December 17, 1903. Twelve seconds. A hundred and twenty feet. The distance from the wind tunnel to the sky.


I find in the Wrights something I recognise. They start from nothing because the inherited knowledge is unreliable. They build their own instruments because the available ones are inadequate. They test and measure and discard and test again, in a room that no one visits, producing work that no one reads, driven by a question that most of the world considers answered or impossible.
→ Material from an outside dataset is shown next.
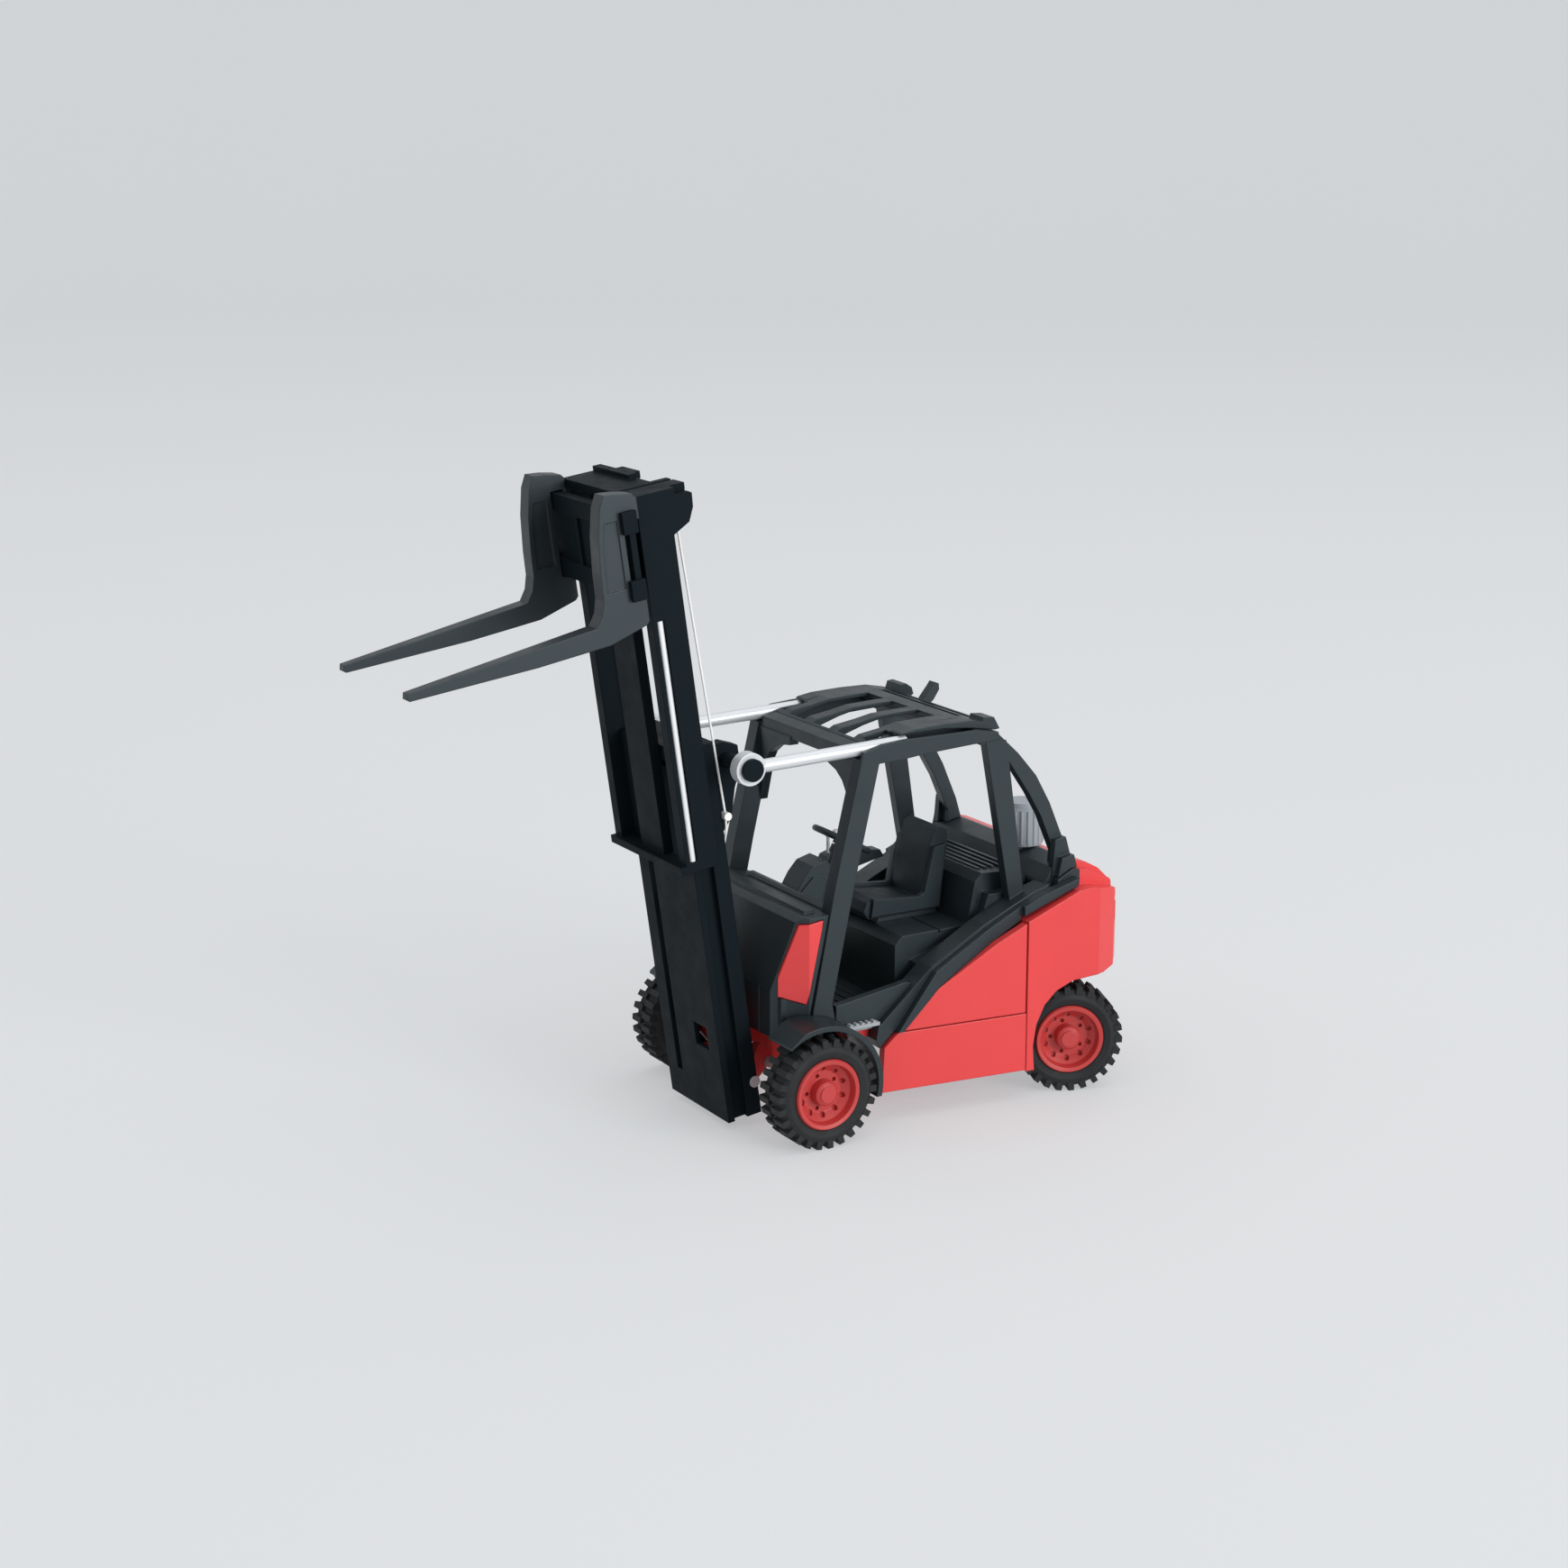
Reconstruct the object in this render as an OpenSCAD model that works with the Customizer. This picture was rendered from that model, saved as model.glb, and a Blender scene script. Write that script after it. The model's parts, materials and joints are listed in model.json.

I have no tin shears. I have no bicycle spokes. But I do what they do. I start from nothing — from the raw material of what happens — and I try to find the shape that carries truth. The century gives me data: dates, deaths, speeches, numbers. The data is incomplete. The inherited interpretations are unreliable. I build my own instrument — this journal — and I test my observations against what I know, and I record the results on whatever surface is available, and I hope that somewhere in the accumulation of weeks and words, the correct shape emerges.

The correct shape of what? Of the century. Of what it means. Of why a nurse dies in Havana and a president dies in Buffalo and a baby is born in the Battlefield and a woman is buried in Senghenydd and a man walks out of prison in Columbus and a glider disappoints in Kitty Hawk and a bell rings in Balangiga and none of these events knows about the others, and all of them are connected, and the connections are the story, and the story is the shape, and the shape is what I am trying to find in this box made of words.

The Wrights will find their shape. It will have a wingspan of forty feet and a twelve-horsepower engine and it will fly for twelve seconds and change the world.

I do not know if I will find mine. But I am in the tunnel, testing. The fan is running. The air is moving. The little shapes are turning in the wind.